Aim – All lines from the one with "jug_body();" through the one with "for body, members", and only those, are to be reproduced exactly, both ends included.

Record excerpts –
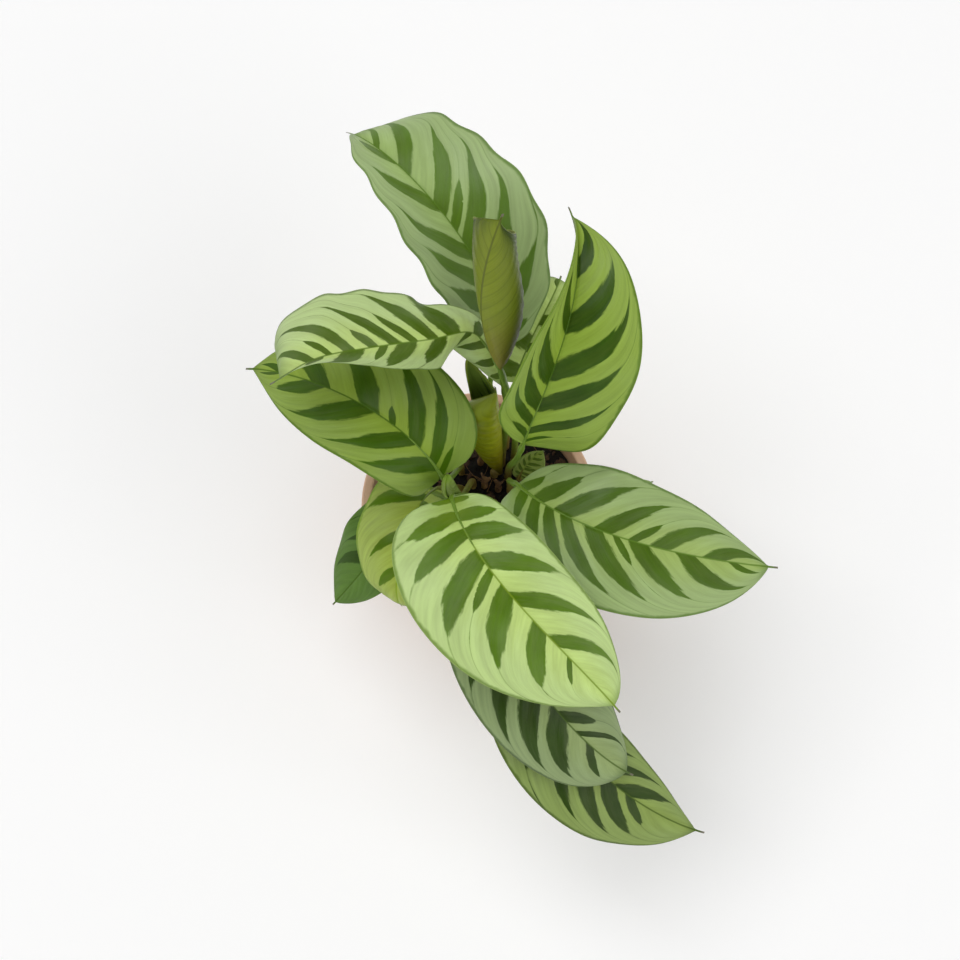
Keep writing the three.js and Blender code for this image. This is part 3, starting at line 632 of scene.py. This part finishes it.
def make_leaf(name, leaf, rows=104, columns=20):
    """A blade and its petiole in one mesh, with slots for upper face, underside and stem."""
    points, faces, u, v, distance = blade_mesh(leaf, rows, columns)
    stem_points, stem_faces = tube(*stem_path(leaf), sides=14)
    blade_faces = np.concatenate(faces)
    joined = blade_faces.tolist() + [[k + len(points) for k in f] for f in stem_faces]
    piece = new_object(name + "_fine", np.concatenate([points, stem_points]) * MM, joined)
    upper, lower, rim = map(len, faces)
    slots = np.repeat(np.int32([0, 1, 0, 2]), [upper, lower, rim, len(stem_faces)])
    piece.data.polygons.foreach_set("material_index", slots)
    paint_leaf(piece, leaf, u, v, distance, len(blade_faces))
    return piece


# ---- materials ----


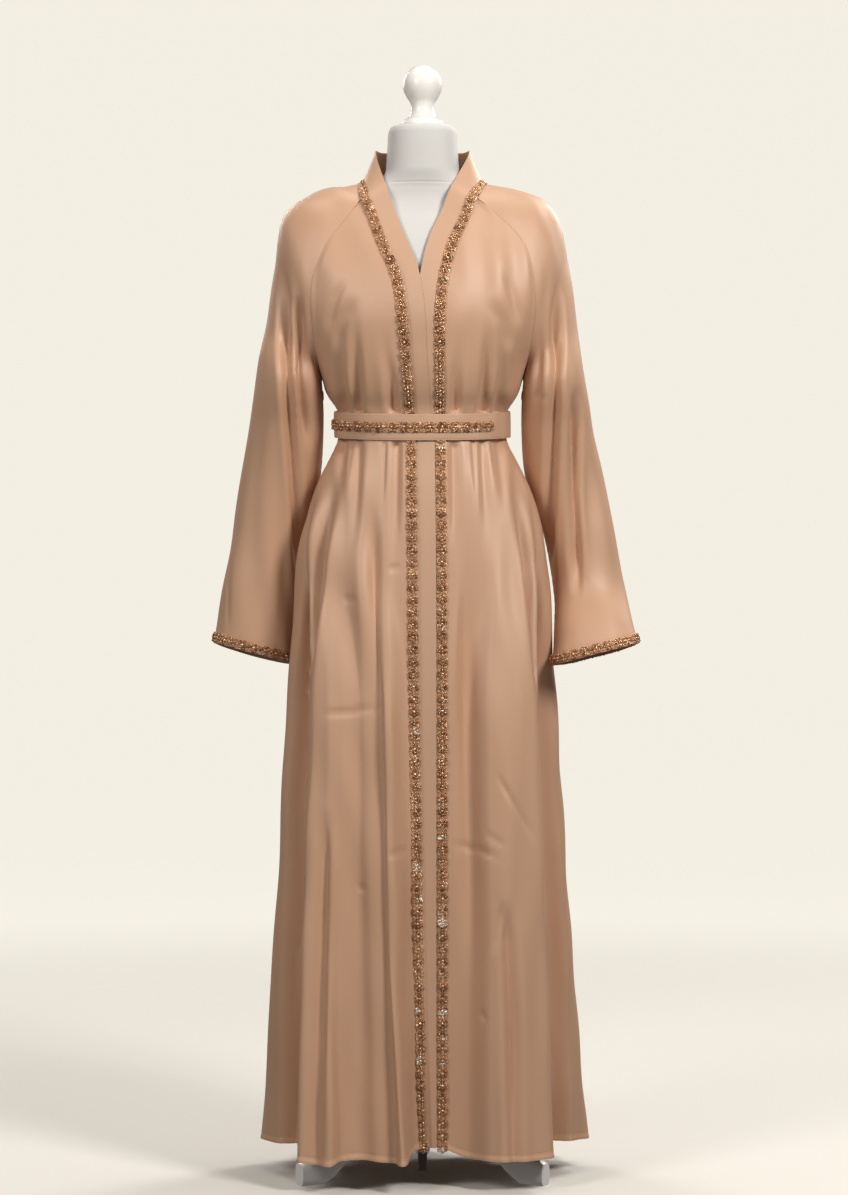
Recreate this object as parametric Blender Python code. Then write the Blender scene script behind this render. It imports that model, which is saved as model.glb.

---

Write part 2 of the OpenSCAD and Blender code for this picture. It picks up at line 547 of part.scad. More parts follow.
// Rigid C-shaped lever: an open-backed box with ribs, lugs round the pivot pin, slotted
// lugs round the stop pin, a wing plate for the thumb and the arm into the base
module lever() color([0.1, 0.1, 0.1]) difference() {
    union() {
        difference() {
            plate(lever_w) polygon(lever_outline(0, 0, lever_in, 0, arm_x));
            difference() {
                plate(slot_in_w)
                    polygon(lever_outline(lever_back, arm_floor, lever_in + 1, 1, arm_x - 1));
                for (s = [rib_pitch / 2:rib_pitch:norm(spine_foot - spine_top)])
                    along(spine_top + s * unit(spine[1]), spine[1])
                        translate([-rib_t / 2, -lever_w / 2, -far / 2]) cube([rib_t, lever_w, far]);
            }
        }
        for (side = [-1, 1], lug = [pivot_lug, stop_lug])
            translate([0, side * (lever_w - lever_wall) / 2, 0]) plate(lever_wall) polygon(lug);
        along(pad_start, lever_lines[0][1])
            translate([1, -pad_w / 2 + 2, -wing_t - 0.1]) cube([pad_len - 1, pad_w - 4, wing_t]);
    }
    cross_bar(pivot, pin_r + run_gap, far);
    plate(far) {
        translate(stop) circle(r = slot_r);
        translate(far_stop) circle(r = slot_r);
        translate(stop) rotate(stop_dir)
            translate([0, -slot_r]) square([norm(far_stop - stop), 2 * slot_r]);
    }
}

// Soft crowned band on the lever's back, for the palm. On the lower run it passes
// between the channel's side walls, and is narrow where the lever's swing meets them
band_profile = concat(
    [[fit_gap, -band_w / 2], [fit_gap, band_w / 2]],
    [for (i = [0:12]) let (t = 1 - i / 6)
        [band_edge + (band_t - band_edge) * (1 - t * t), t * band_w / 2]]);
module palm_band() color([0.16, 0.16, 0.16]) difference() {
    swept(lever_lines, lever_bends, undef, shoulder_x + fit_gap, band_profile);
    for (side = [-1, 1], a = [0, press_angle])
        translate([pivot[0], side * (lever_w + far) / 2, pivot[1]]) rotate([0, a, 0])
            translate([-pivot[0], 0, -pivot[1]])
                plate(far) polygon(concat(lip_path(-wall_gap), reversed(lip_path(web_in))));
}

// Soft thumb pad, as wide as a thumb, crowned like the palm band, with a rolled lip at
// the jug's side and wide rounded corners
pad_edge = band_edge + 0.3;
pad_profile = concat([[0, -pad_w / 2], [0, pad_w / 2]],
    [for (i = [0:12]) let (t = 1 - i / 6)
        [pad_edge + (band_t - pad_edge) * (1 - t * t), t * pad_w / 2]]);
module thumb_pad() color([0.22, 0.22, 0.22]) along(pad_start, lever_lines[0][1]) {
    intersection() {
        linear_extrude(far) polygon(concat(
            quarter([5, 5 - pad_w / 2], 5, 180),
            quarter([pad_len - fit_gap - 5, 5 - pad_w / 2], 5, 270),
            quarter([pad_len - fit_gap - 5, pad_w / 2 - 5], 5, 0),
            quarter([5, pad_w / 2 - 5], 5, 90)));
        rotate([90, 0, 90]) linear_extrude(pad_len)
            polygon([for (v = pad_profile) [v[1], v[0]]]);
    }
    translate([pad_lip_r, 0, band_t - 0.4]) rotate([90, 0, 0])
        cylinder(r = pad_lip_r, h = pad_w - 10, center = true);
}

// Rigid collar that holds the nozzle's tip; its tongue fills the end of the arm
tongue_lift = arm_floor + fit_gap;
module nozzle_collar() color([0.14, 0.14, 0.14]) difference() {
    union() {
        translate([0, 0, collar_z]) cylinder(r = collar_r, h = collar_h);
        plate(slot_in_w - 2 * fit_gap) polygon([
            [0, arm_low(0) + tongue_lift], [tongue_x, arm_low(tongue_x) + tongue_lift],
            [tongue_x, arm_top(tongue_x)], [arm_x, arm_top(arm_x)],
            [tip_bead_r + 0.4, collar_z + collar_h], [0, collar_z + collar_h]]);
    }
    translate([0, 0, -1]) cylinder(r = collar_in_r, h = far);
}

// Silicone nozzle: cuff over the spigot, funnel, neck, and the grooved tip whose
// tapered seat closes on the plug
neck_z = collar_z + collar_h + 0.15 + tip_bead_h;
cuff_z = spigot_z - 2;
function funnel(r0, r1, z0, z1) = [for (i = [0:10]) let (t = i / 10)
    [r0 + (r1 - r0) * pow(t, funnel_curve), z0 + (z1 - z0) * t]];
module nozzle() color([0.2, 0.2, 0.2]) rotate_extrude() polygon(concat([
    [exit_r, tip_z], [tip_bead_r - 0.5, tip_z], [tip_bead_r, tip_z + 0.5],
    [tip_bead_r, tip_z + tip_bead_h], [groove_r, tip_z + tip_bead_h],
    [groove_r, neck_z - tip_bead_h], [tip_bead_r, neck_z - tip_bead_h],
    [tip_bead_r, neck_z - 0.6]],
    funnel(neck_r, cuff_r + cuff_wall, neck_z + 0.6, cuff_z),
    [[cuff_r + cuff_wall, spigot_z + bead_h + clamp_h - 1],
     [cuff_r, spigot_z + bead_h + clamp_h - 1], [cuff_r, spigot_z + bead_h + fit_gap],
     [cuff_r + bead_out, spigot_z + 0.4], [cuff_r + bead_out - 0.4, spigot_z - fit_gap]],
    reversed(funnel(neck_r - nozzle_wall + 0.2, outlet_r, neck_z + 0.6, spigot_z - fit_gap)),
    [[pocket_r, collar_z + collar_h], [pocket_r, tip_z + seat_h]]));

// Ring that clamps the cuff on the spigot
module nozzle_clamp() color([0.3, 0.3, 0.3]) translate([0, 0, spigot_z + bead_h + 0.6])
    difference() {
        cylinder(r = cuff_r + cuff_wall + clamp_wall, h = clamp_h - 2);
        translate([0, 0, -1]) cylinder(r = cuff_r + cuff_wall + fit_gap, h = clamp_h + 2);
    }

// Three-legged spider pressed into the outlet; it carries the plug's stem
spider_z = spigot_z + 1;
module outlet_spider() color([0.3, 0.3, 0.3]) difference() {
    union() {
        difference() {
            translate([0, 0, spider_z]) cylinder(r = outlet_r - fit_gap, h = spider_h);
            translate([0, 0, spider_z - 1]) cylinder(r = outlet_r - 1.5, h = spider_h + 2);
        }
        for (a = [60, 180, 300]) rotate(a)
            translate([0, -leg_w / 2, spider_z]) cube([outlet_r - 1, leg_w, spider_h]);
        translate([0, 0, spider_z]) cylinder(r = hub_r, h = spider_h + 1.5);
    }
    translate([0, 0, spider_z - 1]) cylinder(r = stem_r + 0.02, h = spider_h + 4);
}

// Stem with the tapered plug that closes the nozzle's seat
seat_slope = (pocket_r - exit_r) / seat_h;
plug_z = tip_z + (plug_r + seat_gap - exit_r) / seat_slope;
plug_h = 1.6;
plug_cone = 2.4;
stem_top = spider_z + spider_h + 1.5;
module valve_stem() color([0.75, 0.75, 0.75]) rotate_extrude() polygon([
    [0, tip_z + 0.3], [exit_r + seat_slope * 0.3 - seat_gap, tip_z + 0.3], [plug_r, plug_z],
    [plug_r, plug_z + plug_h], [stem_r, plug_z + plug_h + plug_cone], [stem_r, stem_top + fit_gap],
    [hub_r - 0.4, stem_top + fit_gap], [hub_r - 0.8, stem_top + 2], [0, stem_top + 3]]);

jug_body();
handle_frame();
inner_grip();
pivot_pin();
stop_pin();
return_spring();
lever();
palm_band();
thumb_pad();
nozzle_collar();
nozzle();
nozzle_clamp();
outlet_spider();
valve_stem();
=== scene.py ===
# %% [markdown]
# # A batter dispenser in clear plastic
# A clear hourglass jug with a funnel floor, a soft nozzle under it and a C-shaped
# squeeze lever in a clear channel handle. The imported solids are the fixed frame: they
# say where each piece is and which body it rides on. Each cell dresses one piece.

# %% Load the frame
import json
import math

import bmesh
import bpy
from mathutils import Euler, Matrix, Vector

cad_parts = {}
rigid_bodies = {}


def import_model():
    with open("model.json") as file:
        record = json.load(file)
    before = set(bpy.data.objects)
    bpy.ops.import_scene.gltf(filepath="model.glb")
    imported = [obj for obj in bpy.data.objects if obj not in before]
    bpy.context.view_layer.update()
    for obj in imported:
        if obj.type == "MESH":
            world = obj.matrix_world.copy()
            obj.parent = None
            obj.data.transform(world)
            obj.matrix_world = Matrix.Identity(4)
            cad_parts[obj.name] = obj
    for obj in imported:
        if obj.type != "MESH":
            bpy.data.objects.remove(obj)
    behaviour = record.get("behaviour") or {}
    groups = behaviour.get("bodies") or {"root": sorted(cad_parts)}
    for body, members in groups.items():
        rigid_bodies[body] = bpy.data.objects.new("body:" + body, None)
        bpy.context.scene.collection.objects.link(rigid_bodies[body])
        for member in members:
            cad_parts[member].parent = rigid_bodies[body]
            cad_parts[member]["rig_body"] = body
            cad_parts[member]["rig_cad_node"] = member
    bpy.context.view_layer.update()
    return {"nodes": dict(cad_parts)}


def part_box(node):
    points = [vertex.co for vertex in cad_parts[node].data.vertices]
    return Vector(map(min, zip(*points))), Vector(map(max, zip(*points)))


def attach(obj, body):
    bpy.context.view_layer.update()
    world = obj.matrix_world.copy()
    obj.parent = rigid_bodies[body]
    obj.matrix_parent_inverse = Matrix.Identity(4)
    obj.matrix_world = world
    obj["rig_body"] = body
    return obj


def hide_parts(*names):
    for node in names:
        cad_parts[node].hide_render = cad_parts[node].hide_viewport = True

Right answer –
jug_body();
handle_frame();
inner_grip();
pivot_pin();
stop_pin();
return_spring();
lever();
palm_band();
thumb_pad();
nozzle_collar();
nozzle();
nozzle_clamp();
outlet_spider();
valve_stem();
=== scene.py ===
# %% [markdown]
# # A batter dispenser in clear plastic
# A clear hourglass jug with a funnel floor, a soft nozzle under it and a C-shaped
# squeeze lever in a clear channel handle. The imported solids are the fixed frame: they
# say where each piece is and which body it rides on. Each cell dresses one piece.

# %% Load the frame
import json
import math

import bmesh
import bpy
from mathutils import Euler, Matrix, Vector

cad_parts = {}
rigid_bodies = {}


def import_model():
    with open("model.json") as file:
        record = json.load(file)
    before = set(bpy.data.objects)
    bpy.ops.import_scene.gltf(filepath="model.glb")
    imported = [obj for obj in bpy.data.objects if obj not in before]
    bpy.context.view_layer.update()
    for obj in imported:
        if obj.type == "MESH":
            world = obj.matrix_world.copy()
            obj.parent = None
            obj.data.transform(world)
            obj.matrix_world = Matrix.Identity(4)
            cad_parts[obj.name] = obj
    for obj in imported:
        if obj.type != "MESH":
            bpy.data.objects.remove(obj)
    behaviour = record.get("behaviour") or {}
    groups = behaviour.get("bodies") or {"root": sorted(cad_parts)}
    for body, members in groups.items():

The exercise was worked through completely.